2007 AGU Fall Meeting, December 10-14, San Francisco, CA

Bridging OGC and Earth Science-based Data Access Protocols

1Holloway, D., 2Yang, W., 2Min, M., 3Enloe, Y., 4Lynnes, C.,

1OPeNDAP, 165 Dean Knauss Drive, Narragansett, RI 02882, United States
2George Mason University, Center for Spatial Information Science and Systems (CSISS) 6301 Ivy Lane, Suite 620, Greenbelt, MD 20770, USA
3SGT, Inc., 7701 Greenbelt Rd, Suite 400, Greenbelt, MD 20770, USA
4NASA/GSFC, Code 610.2, Greenbelt, MD 20771, USA

The Coordinated Enhanced Observing Period "CEOP", an element of the World Climate Research Program initiated by GEWEX, has effectively demonstrated the importance of linking satellite and in situ measurements with model products from both global and regional Numerical Weather Predictions systems.

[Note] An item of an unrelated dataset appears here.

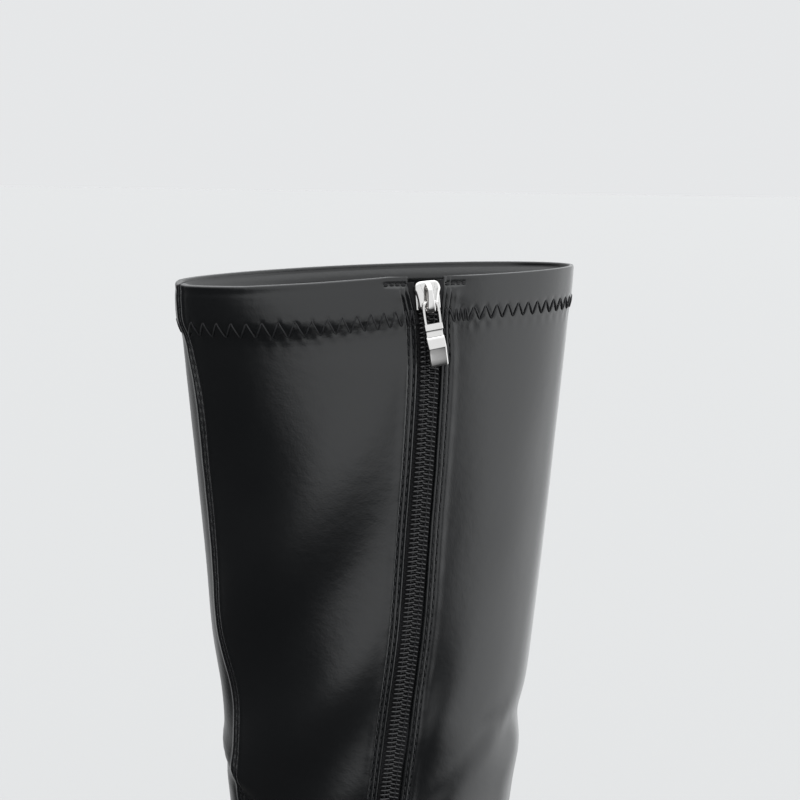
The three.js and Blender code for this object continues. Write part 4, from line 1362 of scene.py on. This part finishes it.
direction = tree.nodes.new("ShaderNodeTexCoord").outputs["Generated"]
brightest = BASE_LIGHT
for name, way, begins, full, strength in LOBES:
    dot = tree.nodes.new("ShaderNodeVectorMath")
    dot.operation = "DOT_PRODUCT"
    dot.inputs[1].default_value = tuple(unit(np.array(way, float)))
    tree.links.new(direction, dot.inputs[0])
    lobe = tree.nodes.new("ShaderNodeMapRange")
    lobe.interpolation_type = "SMOOTHSTEP"
    lobe.inputs["From Min"].default_value = begins
    lobe.inputs["From Max"].default_value = full
    lobe.inputs["To Max"].default_value = strength
    tree.links.new(dot.outputs["Value"], lobe.inputs["Value"])
    brightest = math_node("MAXIMUM", lobe.outputs["Result"], brightest)
room = tree.nodes["Background"]
room.inputs["Color"].default_value = (*ROOM_COLOUR, 1)
tree.links.new(brightest, room.inputs["Strength"])
pale = tree.nodes.new("ShaderNodeBackground")
pale.inputs["Color"].default_value = (*PALE, 1)
choose = tree.nodes.new("ShaderNodeMixShader")
seen = tree.nodes.new("ShaderNodeLightPath")
tree.links.new(seen.outputs["Is Camera Ray"], choose.inputs["Fac"])
tree.links.new(room.outputs["Background"], choose.inputs[1])
tree.links.new(pale.outputs["Background"], choose.inputs[2])
tree.links.new(choose.outputs["Shader"], tree.nodes["World Output"].inputs["Surface"])
bpy.context.scene.view_settings.view_transform = "Standard"

# %% [markdown]
# ## Camera
# The camera stands a little to the toe's side of the zip and looks down ten degrees, close to the top
# of the leg, so that the collar, the zip and the upper shaft fill the frame.

# %% Camera
TURN, TILT, ROLL = math.radians(11.2), math.radians(10.2), math.radians(0.9)
AIM_X, HEIGHT = -13, 383.5
DISTANCE, ASIDE = 400, 7
LENS, SENSOR = 55.6, 36
level = np.array([math.sin(TURN), math.cos(TURN), 0])
right = np.array([math.cos(TURN), -math.sin(TURN), 0])
look = level * math.cos(TILT) - np.array([0, 0, 1]) * math.sin(TILT)
upward = np.array([0, 0, 1]) * math.cos(TILT) + level * math.sin(TILT)
cam_right = right * math.cos(ROLL) + upward * math.sin(ROLL)
cam_up = -right * math.sin(ROLL) + upward * math.cos(ROLL)
centre = (np.array([AIM_X, 0, HEIGHT]) + right * ASIDE - look * DISTANCE) * MM
camera_data = bpy.data.cameras.new("camera")
camera_data.lens = LENS
camera_data.sensor_width = SENSOR
camera_data.clip_start = 0.01
camera = bpy.data.objects.new("camera", camera_data)
bpy.context.scene.collection.objects.link(camera)
frame_axes = np.eye(4)
frame_axes[:3, 0], frame_axes[:3, 1], frame_axes[:3, 2], frame_axes[:3, 3] = cam_right, cam_up, -look, centre
camera.matrix_world = Matrix(frame_axes.tolist())
bpy.context.scene.camera = camera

To enhance their capacity to meet current and future project goals, CEOP scientists need the flexibility to readily acquire and use new satellite products, to reprocess for additional reference sites using varying gridded representations, and to have seamless access to these new products from within their existing analysis applications. Emerging GIS standards have the potential to help meet these requirements, but their existing analysis applications (e.g. GrADS) are often not GIS capable. On the other hand, many of these tools can access data through Earth science data access protocols such as Open-source Project for a Network Data Access Protocol (OPeNDAP). Funded by NASA's Research Opportunities in Space and Earth Science program, a prototype satellite data server has been developed to bridge these two types of protocols. The server integrates simple OPeNDAP data access, for integration into the scientist's existing suite of analysis tools, with OGC Web Coverage Servers on the backend to provide the processing capacity to handle the coordinate system transformations. The server incorporates handling of swath to grid coordinate transformations, quality screening information, implicit and explicit "time" dimensions, and mosaicking. Using a specific satellite product as the basis for discussion we"ll present the approach followed in the development effort to address these problems, and use an existing server implementation to demonstrate its capabilities.